Structural and Molecular Dynamics Analysis of Plant Serotonin N-Acetyltransferase Reveal an Acid/Base-Assisted Catalysis in Melatonin Biosynthesis.

Serotonin N -acetyltransferase (SNAT) is the key rate-limiting enzyme in melatonin biosynthesis. SNAT mediates dual pathways of melatonin biosynthesis in plants by using serotonin and 5-methoxytryptamine (5-MT) as substrates, and a high reaction pH and temperature are essential to its activity. However, little is known of its underlying mechanisms. Herein, we present a detailed reaction mechanism of a SNAT from Oryza sativa through combined structural and molecular dynamics (MD) analysis. We report for the first time the crystal structures of plant SNAT in the apo and binary/ternary complex forms with acetyl-CoA (AcCoA), serotonin, and 5-MT. These structures reveal that Os SNAT exhibits a unique enzymatically active dimeric fold that is not found in all the known structures of arylalkylamine N-acetyltransferase (AANAT) family.
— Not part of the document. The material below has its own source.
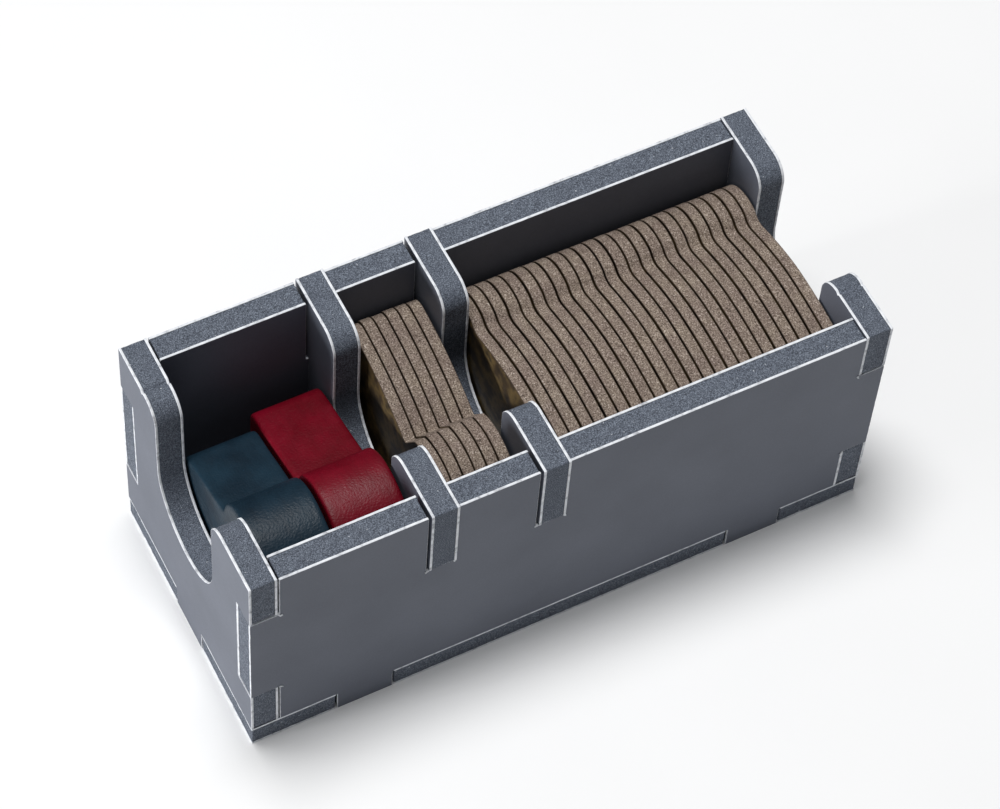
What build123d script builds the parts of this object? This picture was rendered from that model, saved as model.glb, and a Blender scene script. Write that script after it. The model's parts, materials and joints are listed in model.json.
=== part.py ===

The key residues W188, D189, D226, N220, and Y233 located around the active pocket have important role in catalysis which is subsequently confirmed by site-directed mutagenesis. Combined with MD simulations, we hypothesize a novel plausible catalytic mechanism in which D226 and Y233 function as catalytic base and acid during the acetyl-transfer reaction. This work provides a molecular framework for understanding the catalytic mechanisms of plant SNAT and has implications for future protein engineering and biocatalytic applications.